Dark red shrub rose cultivar

Rosa 'Munstead Wood' (aka AUSbernard) is a dark red shrub rose cultivar, bred by British rose breeder David C. H. Austin, and introduced into the UK by David Austin Roses Limited (UK) in 2007. The cultivar was named after horticulturalist and garden designer Gertrude Jekyll's home, Munstead Wood, in Surrey, England. The rose was awarded the Award of Garden Merit (AGM) by the British Royal Horticultural Society (RHS) in 2007 and an American Garden Rose Selections (AGRS) Fragrance Award, in 2017.

==Description==
'Munstead Wood' is a short, bushy spreading rose, 2 to 3 ft in height, with a 2 to 3 ft spread. The plant is a vigorous grower. The rose has a strong, old rose fragrance. Its flowers are average in size, 3.75 in, with a cupped, old rose bloom form. Flower colour is a deep, crimson with lighter coloured outer petals. 'Munstead Wood' blooms in small clusters throughout the season. Leaves are medium-sized and a matte, medium green colour.

==History==

===David Austin roses===
David C. H. Austin (1926–2018) was an award-winning rose breeder, nursery owner and writer from Shropshire, England. When he was young, he was attracted to the beauty of old garden roses, especially the Gallicas, the Centifolias and the Damasks, which were popular in nineteenth century France. Austin began breeding roses in the 1950s with the goal of creating new shrub rose varieties that would possess the best qualities of old garden roses while incorporating the long flowering characteristics of hybrid tea roses and floribundas.
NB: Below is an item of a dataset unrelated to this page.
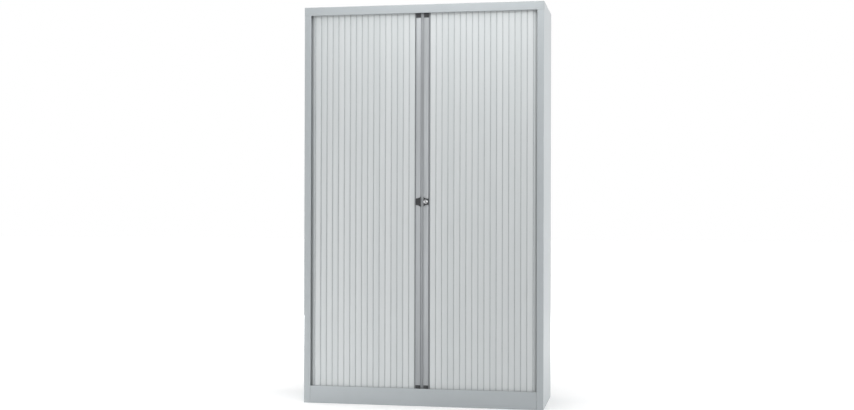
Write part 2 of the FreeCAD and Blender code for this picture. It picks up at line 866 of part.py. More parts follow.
def pull_outline():
    """A plate taller at the meeting edge, with hollowed top and bottom edges."""
    middle = f"({face_start} + {face_end}) / 2"
    tall = "pull_tall / 2"
    waist = "pull_waist / 2"
    sag = "(pull_tall - pull_waist) / 3"
    level = "pull_height"
    return [
        (face_start, f"{level} - {tall}"),
        (face_end, f"{level} - {waist}", middle, f"{level} - ({tall} + {waist}) / 2 + {sag}"),
        (face_end, f"{level} + {waist}"),
        (face_start, f"{level} + {tall}", middle, f"{level} + ({tall} + {waist}) / 2 - {sag}"),
    ]


def pulls():
    """The finger pull on the left bar and the lock plate on the right one."""
    plate = new_body("pull_half")
    pad(plate, "XZ", handle_front, "pull_thickness", pull_outline())
    pocket(plate, "XZ", f"{handle_front} - pull_thickness + pull_dish", "pull_dish + cut_overrun", rectangle(
        f"{face_start} + pull_rim", "pull_height - pull_waist / 2 + pull_rim * 2",
        f"{face_end} - pull_rim", "pull_height + pull_waist / 2 - pull_rim * 2"))
    mirrored(plate, "finger_pull")
    lock = new_body("lock_plate")
    pad(lock, "XZ", handle_front, "pull_thickness", pull_outline())
    pocket(lock, "XZ", f"{handle_front} + cut_overrun", "pull_thickness + 2 * cut_overrun",
           circle("lock_inset", lock_height, "(lock_body_radius + lock_body_clearance)"))
    keep(lock)


plate_front = f"({handle_front} - pull_thickness)"
barrel_end = f"({handle_back} + lock_tail)"
bore = "(plug_radius + plug_clearance)"


def front_turned(label, *loops):
    """A turned piece whose axis runs from the front to the back through the lock."""
    body = new_body(label)
    feature = body.newObject("PartDesign::Revolution", "Revolution")
    feature.Profile = outline(body, "XY", "0", *loops)
    feature.ReferenceAxis = (feature.Profile[0], ["V_Axis"])
    doc.recompute()
    return place(body, "lock_inset", "0", lock_height)


def cam_lock():
    head = f"({plate_front} - lock_head_thickness)"
    barrel = front_turned("lock_barrel", [
        (bore, head), ("lock_head_radius", head), ("lock_head_radius", plate_front),
        ("lock_body_radius", plate_front), ("lock_body_radius", barrel_end), (bore, barrel_end)])
    keep(barrel)
    plug_end = f"({barrel_end} + cam_gap)"
    plug = front_turned("lock_plug", [
        ("0", f"{head} - plug_proud"), ("plug_radius", f"{head} - plug_proud"),
        ("plug_radius", plug_end), ("0", plug_end)])
    pocket(plug, "XZ", f"{head} + keyway_depth", "keyway_depth + plug_proud + cut_overrun", rectangle(
        "-keyway_width / 2", "-keyway_height / 2", "keyway_width / 2", "keyway_height / 2"))
    keep(plug)
    nut = new_body("lock_nut")
    pad(nut, "XZ", f"{handle_back} + nut_thickness", "nut_thickness",
        many_sided("lock_inset", lock_height, "nut_flats_radius", 6))
    pocket(nut, "XZ", f"{handle_back} + nut_thickness + cut_overrun", "nut_thickness + 2 * cut_overrun",
           circle("lock_inset", lock_height, "(lock_body_radius + lock_body_clearance)"))
    keep(nut)
    cam = new_body("lock_cam")
    left = "lock_inset - cam_width / 2"
    right = "lock_inset + cam_width / 2"
    tip = f"{lock_height} + cam_reach"
    nib = f"{left} - cam_nib_length"
    pad(cam, "XZ", f"{plug_end} + cam_thickness", "cam_thickness", [
        (left, f"{lock_height}"), (right, lock_height, "lock_inset", f"{lock_height} - cam_width / 2"),
        (right, f"{tip} - cam_nib_width"), (f"{right} - cam_nib_width", tip),
        (nib, tip), (nib, f"{tip} - cam_nib_width"), (left, f"{tip} - cam_nib_width")])
    keep(cam)
    screw_seat = f"({plug_end} + cam_thickness)"
    screw = front_turned("cam_screw", [
        ("0", screw_seat), ("cam_screw_radius", screw_seat),
        ("cam_screw_radius", f"{screw_seat} + cam_screw_head"), ("0", f"{screw_seat} + cam_screw_head")])
    keep(screw)
    keeper = new_body("lock_keep")
    seat = handle_back
    high = f"{lock_height} - keep_drop"
    low = f"{high} - keep_height"
    reach = f"({plug_end} + cam_thickness + keep_flange)"
    pad(keeper, "XZ", f"{seat} + keep_thickness", "keep_thickness", rectangle(
        "-keep_edge - keep_length", low, "-keep_edge", high))
    pad(keeper, "XZ", reach, f"{reach} - {seat}", rectangle(
        "-keep_edge - keep_thickness", low, "-keep_edge", high))
    keep(keeper)


# Levelling feet

NUT_BORE_SIDES = 12


def feet():
    """Turned feet in square nuts welded under the base."""
    nuts = []
    under = f"({lower_deck} - sheet_gauge)"
    for name, x, y in foot_places():
        foot = new_body(f"foot_{name}")
        turned(foot, [
            ("0", "0"), ("pad_radius", "0"), ("pad_radius", "pad_thickness"),
            ("spindle_radius", "pad_thickness"),
            ("spindle_radius", "spindle_top"), ("0", "spindle_top")])
        place(foot, x, y, "0")
        keep(foot)
        nut = new_body("nut")
        reach = "foot_nut_width / 2"
        low = f"{under} - foot_nut_height"
        pad(nut, "XY", low, "foot_nut_height", rectangle(
            f"{x} - {reach}", f"{y} - {reach}", f"{x} + {reach}", f"{y} + {reach}"))
        pocket(nut, "XY", f"{low} - cut_overrun", "foot_nut_height + 2 * cut_overrun",
               many_sided(x, y, "(spindle_radius + foot_nut_clearance)", NUT_BORE_SIDES))
        nuts.append(nut.Shape.copy())
        doc.removeObject(nut.Name)
    group("foot_nuts", nuts)


side_panel()
top_panel()
plinth()
back_panel()
decks()
rails()
guide_track()
floor_and_ceiling()
liners()
shelves(uprights())
curtains()
handles()
end_cap()
pulls()
cam_lock()
feet()
doc.recompute()

# Every object has to be whole before anything is written.
for item in doc.Objects:
    if "Invalid" in item.State or "Error" in item.State:
        raise RuntimeError(f"{item.Label} failed: {item.State}")
for label, body in bodies.items():
    if body.Shape.isNull() or not body.Shape.isValid() or not body.Shape.Solids:
        raise RuntimeError(f"{label} has no valid solid")

os.makedirs("parts", exist_ok=True)
for label, body in bodies.items():
    body.Shape.exportStep(f"parts/{label}.step")
print(len(bodies), "sub-parts written")
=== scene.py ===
import json
import math
import bmesh
import bpy
from mathutils import Matrix, Vector


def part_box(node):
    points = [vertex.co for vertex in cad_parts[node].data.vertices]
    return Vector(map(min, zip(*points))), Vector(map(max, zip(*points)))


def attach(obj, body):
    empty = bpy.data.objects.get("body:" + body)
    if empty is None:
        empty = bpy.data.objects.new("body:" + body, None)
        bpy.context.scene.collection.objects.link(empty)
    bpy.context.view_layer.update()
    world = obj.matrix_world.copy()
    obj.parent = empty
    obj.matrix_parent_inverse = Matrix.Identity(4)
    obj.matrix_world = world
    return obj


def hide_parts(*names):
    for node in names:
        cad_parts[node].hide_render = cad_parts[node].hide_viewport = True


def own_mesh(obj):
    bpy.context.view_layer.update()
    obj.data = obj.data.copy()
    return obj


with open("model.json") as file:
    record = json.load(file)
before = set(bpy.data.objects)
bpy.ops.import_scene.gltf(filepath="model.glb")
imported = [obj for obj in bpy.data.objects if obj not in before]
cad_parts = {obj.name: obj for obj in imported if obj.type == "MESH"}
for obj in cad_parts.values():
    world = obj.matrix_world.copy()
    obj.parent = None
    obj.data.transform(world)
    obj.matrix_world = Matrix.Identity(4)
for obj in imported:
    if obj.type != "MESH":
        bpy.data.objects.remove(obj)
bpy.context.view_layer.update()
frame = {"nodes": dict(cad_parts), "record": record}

# Dressing of a side-opening roll front cabinet: the steel carcass, the two shutters of
# plastic slats, their aluminium handle bars, the lock and the shelves behind them.
# The frame is in metres, so sizes below are written in millimetres times MM.

MM = 0.001
TINY = 0.01 * MM
NODES = frame["nodes"]

# Folded sheet steel
SHEET = 0.8 * MM
FOLD_RADIUS = 1.6 * MM
FOLD_LENGTH = 200 * MM
BROAD_FACE = 3 * SHEET
# The hollow fascia's height and depth, and how far its end plates sit in from its ends.
FASCIA = (42 * MM, 8 * MM)
END_INSET = 0.3 * MM

# Slotted uprights: the clip slots' width, height and pitch
CLIP_SLOT = (14 * MM, 5 * MM)
SLOT_PITCH = 18.5 * MM

# Slats: the pitch from hinge to hinge, half the thickness, and where the face starts and ends
SLAT_PITCH = 30 * MM
SLAT_HALF = 2.75 * MM
SLAT_FACE = (-1.9 * MM, 24.9 * MM)
SLAT_CROWN = 0.5 * MM
CROWN_STEPS = 6
SLAT_EDGE = 1.4 * MM
EDGE_STEPS = 4
BACK_EDGE = 0.5 * MM
# The hinge lies behind the middle of the slat, so the groove between two faces is deep.
HINGE_BACK = 0.95 * MM
NECK = 0.35 * MM
# The bead's and the socket's radius, and the degrees that each goes round.
BEAD = 0.9 * MM
BEAD_SWEEP = (-157, 157)
SOCKET = 1.25 * MM
SOCKET_SWEEP = (118, -160)
HOOK_WALL = 0.5 * MM
HOOK_STEPS = 8

# The curtain's path, from the handle bar to the corner
HANDLE_OUTSIDE = 38 * MM
FLANGE_TO_HINGE = 3 * MM
CORNER_RADIUS = 42 * MM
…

His first commercially successful rose cultivar was 'Constance Spry', which he introduced in 1961. He created a new, informal class of roses in the 1960s, which he named "English Roses". Austin's roses are generally known today as "David Austin Roses". Austin attained international commercial success with his new rose varieties. Some of his most popular roses include 'Wife of Bath' (1969), 'Graham Thomas' (1983), 'Abraham Darby' (1985) and 'Gertrude Jekyll' (1986).

==='Munstead Wood' ===
Austin developed 'Munstead Wood' from a cross between two unnamed parents. The new cultivar was introduced into the UK by David Austin Roses Limited (UK) in 2007. It was named after the horticulturalist and garden designer Gertrude Jekyll's home, Munstead Wood, in Surrey, England. The rose was awarded the Award of Garden Merit (AGM) by the British Royal Horticultural Society (RHS) in 2007 and an American Garden Rose Selections (AGRS) Fragrance Award, in 2017.